Today there are several policies that are deepening inequality in the UK. The £20 uplift in universal credit that was introduced to help families cope with the effects of the pandemic has been cut. Though this move may be temporary, in the context of growing inflation and MP pay rise, cutting support to families is especially unjust.


In addition, to the cut in universal credit “plunging 840,000 people into poverty”, we are also witnessing an increase in NI tax that will lead to individuals having less disposable income. If people are paying more money to the government, that is less money in their pockets for them to live on. With the costs of goods and services also rising due to inflation, usual expenditure is already set to increase, talk less of now adding an increase of tax into the equation.


Although NI tax is alleged to be progressive, it favours the higher earners as employees earning above £50,000 per year will only be paying approximately 2% of their wages in tax.(Musgrave, 1959) highlights that tax rates have a direct effect on disposable income levels, as well as spending behaviour. It is said that the key is the level of tax progressivity and its redistribution of income imposed before and after taxes. If those on higher incomes still obtain a large amount of their income after paying tax, whilst those on lower incomes obtain a minimal amount of their income because of the immense sum taken due to tax, this is further enhancing income inequality.


With the threshold for national insurance contributions being frozen for the next five years, lower paid workers will now be drawn into paying taxes sooner, as their wages will rise with inflation.Even though, on paper it looks like they are earning more, in hindsight they are not as the increase in wages is simply to counteract inflation. Again, as the costs of goods and services are rising, new wages are still likely to be just about enough for one to afford basic necessities.


Another issue with the UK’s taxation policies is that it does not address high levels of in-work poverty in the UK. Over the past couple of years, it was revealed that those suffering from poverty the most were individuals that had some sort of income. This goes to show that even though people may have jobs, if policies in place alongside inflation mean that they have hardly any disposable income left, they will still find themselves struggling financially, therefore contributing to the inequality gap. Younger people will be particularly affected as before the pandemic under 35s were already spending nearly two thirds of their income on essentials.


Is there a solution? What can be done?


The most obvious solution would be government intervention. However, as we have seen from above, they do not always promote equity and reduce inequality as they should and sometimes even enhance the problem.

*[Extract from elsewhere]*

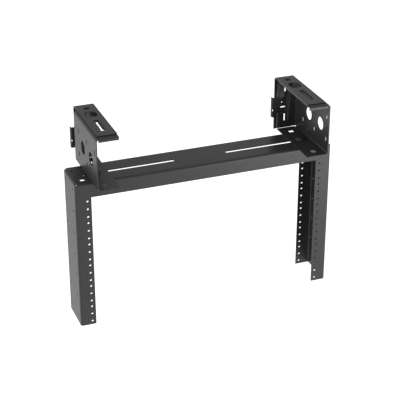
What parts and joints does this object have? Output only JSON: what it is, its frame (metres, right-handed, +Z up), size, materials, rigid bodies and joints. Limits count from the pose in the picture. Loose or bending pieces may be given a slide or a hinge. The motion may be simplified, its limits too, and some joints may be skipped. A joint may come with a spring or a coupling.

For government intervention to be effective, there needs to be a progressive tax system in place where proportionally more is taken from those on a higher level of income, whilst welfare is then distributed to those on a lower level of income. Although the UK is said to have a progressive tax system, it can be argued that in regard to high earners it is actually regressive.


According to researchers at the London School of Economics, one policy that has played a crucial role in reducing wage inequality is the introduction of national minimum wage. Research found that the lowest paid 10% of employees in 2019 were paid up to 63% of the average wage, whereas 20 years earlier it was 55%. From the following statistics, it can be deemed that the aim of this policy was fulfilled; helping remove the problem of pay disparities.


To conclude, it can be said that government policies indeed contribute to the matter of income inequality. Despite policies such as minimum wage being present, that have helped reduce income inequality via ensuring that those on a lower income are in line with national living wage, is it enough? This is one strategy in the midst of many, that unfortunately are actually enhancing this problem. More needs to be done and stricter guidelines need to be put in place to hold the government accountable. If they are not implementing plans that successfully assist the public in living more comfortable and efficient livelihoods, there should be repercussions, and no, waiting till the next general election is not enough.